Say you have a file that is not random, and you XOR every bit with a random bit (not pseudo, but really random). Can someone who sees only the result extract any information from it? Obviously, it won't be 100% accurate, but I imagine you can do some sort of stochastics and get a vague idea. If yes, how? If no, is there a mathematical proof?
-
Adding a small note in addition to Reid´s answer… remember to never reuse the random key-stream. (Just in case you weren´t aware of related issues if you do.) – e-sushi Jun 25 '15 at 02:16
2 Answers
This cipher is called a one-time pad. It is unbreakable ("perfect secrecy") assuming that:
- The pad (the collection of random bits) really is truly random
- The pad is never reused to encrypt other messages
So, no information can be extracted from $\text{file} \oplus \text{random bits}$.

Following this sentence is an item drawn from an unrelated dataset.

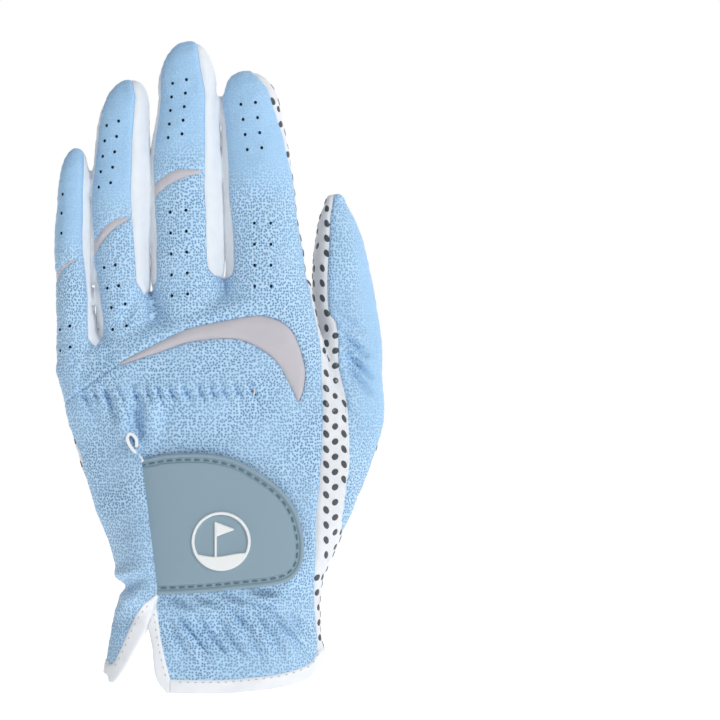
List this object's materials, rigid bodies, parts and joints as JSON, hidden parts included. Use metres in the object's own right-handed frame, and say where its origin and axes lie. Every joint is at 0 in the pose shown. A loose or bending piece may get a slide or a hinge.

The basic idea of the proof is that an attacker can test every possible key, but they have no way of knowing which plaintext is actually correct. If I encrypt "attack" with a one-time pad, then any six-character string could just as equally have been encrypted in the first place.

- 6,829
- 1
- 39
- 57
-
-
2You do leak the length of the plaintext, unless you use some sort of padding. – SAI Peregrinus Jun 25 '15 at 03:13
If the file has been crafted deliberately to survive this form of damage then yes you should be able to recover your data.
There are many quite simple methods from adding CRCs to replicating the data multiple times.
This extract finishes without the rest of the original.